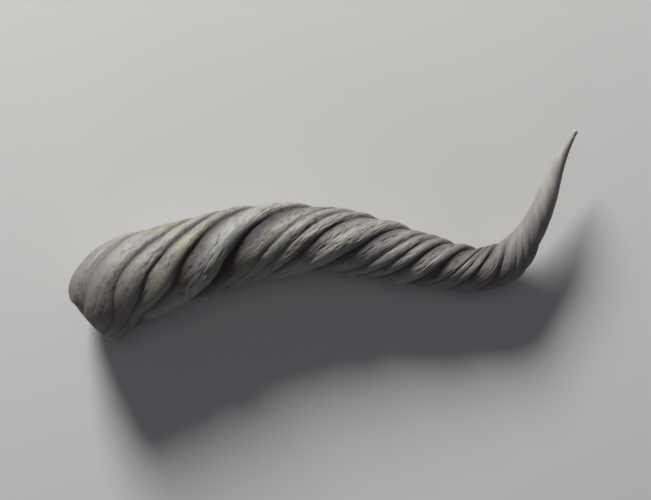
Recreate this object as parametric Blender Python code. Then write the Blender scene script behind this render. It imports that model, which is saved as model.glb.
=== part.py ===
"""A shofar made from a twisted antelope horn, lying at rest on a flat surface.

Two pieces: the hollow horn with its bore, and a small turned mouthpiece seated in the horn's tip.
Metres, +Z up. The wide bell faces -X and -Y, the tip rises towards +X and +Y, and the horn rests
on its own underside. The origin is under the middle of the whole shofar's box.
"""

import math

import bmesh
import bpy
import numpy as np
from mathutils import Vector

# ---- Driving dimensions -------------------------------------------------------------------------

# The horn's axis from the bell to the tip: x, y, z, and the radius over the strand crests.
AXIS_STATIONS = (
    (-0.2512, -0.0868, 0.0462, 0.0430),
    (-0.2402, -0.0773, 0.0464, 0.0445),
    (-0.2202, -0.0593, 0.0468, 0.0465),
    (-0.1902, -0.0438, 0.0468, 0.0465),
    (-0.1502, -0.0298, 0.0465, 0.0445),
    (-0.1002, -0.0148, 0.0446, 0.0425),
    (-0.0452, -0.0053, 0.0421, 0.0387),
    (0.0098, -0.0058, 0.0378, 0.0365),
    (0.0648, -0.0173, 0.0338, 0.0325),
    (0.1098, -0.0278, 0.0305, 0.0295),
    (0.1548, -0.0363, 0.0280, 0.0250),
    (0.1978, -0.0283, 0.0289, 0.0225),
    (0.2183, -0.0053, 0.0328, 0.0165),
    (0.2388, 0.0372, 0.0397, 0.0115),
    (0.2538, 0.0804, 0.0447, 0.0063),
    (0.2698, 0.1112, 0.0477, 0.0029),
)
RIM_ROLL_DEPTH = 0.0095  # how far the bell's edge is rounded in
RIM_ROLL_LENGTH = 0.010  # and over what length the rounding dies out

# The strands wound round the horn, in order; the fourth and the last are the prominent ones.
STRAND_WIDTHS = (9.7, 5.2, 5.8, 11.0, 9.1, 4.4, 5.2, 12.4)  # relative widths
STRAND_CRESTS = (-0.25, 0.0, -0.10, 0.30, -0.20, 0.05, -0.10, 0.35)  # extra height, in groove depths
GROOVE_DEPTH = 0.11  # of the local radius
CREST_LEAN = 1.3  # above 1, the crest leans towards the tip
CREST_ROUNDNESS = 0.7
COLUMN_WIDTH = 2.4  # about how much of a strand's relative width one column of the skin covers
LEAST_COLUMNS = 3

# The winding is slack at the bell and tightens towards the tip: metres along the axis from the
# bell, and radians per metre there.
TWIST_RATES = (
    (0.00, 13.5),
    (0.09, 14.0),
    (0.15, 20.0),
    (0.24, 22.0),
    (0.31, 29.0),
    (0.40, 42.0),
    (0.45, 47.0),
    (0.65, 47.0),
)
TWIST_PHASE = -0.39
GROOVE_FADES = ((0.470, 0.570, 0.75), (0.550, 0.620, 0.25))  # from, to, share of the depth lost

# The inside.
WALL_AT_GROOVE = 0.003
CAVITY_LENGTH = 0.460
CAVITY_POWER = 2.6  # above 1, the cavity keeps its width for longer before it narrows
BORE_RADIUS = 0.0013
SOCKET_RADIUS = 0.0022
SOCKET_DEPTH = 0.0115
FIT_GAP = 0.0003

# The mouthpiece.
MOUTHPIECE_LENGTH = 0.0065  # the part that stands out of the horn
LIP_RADIUS = 0.0029
NECK_RADIUS = 0.0026
LIP_ROUNDING = 0.0016
CUP_RADIUS = 0.0017
CUP_DEPTH = 0.0022
MOUTH_BORE_RADIUS = 0.0011

# Mesh fineness.
RING_STEP = 0.0155  # metres of plain horn between two rings
RING_TURN = 0.42  # radians of winding between two rings
RIM_RINGS = (0.0, 0.0022, 0.0050, 0.0090, 0.0140)
CAVITY_RINGS = 18
BORE_RINGS = 14
AXIS_SAMPLES = 1600
MOUTHPIECE_SIDES = 24

HORN_COLOUR = (0.30, 0.29, 0.26, 1.0)
MOUTHPIECE_COLOUR = (0.52, 0.50, 0.45, 1.0)


# ---- Curves -------------------------------------------------------------------------------------

def spline_bends(knots, values):
    """Second derivatives of the natural cubic spline through the values at the knots."""
    steps = np.diff(knots)
    matrix = np.eye(len(knots))
    right = np.zeros_like(values)
    for i in range(1, len(knots) - 1):
        before, after = steps[i - 1], steps[i]
        matrix[i, i - 1:i + 2] = before, 2 * (before + after), after
        right[i] = 6 * ((values[i + 1] - values[i]) / after - (values[i] - values[i - 1]) / before)
    return np.linalg.solve(matrix, right)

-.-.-

__TASK DESCRIPTION__.
Starting at the first line of the data above, please restate word for word every line up to and including the one that holds "a flat surface.", and add nothing else.

__RESPONSE TO THIS EXERCISE__.
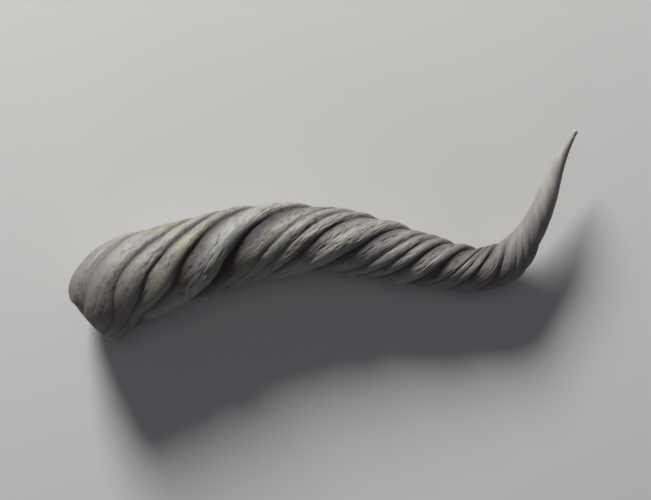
Recreate this object as parametric Blender Python code. Then write the Blender scene script behind this render. It imports that model, which is saved as model.glb.
=== part.py ===
"""A shofar made from a twisted antelope horn, lying at rest on a flat surface.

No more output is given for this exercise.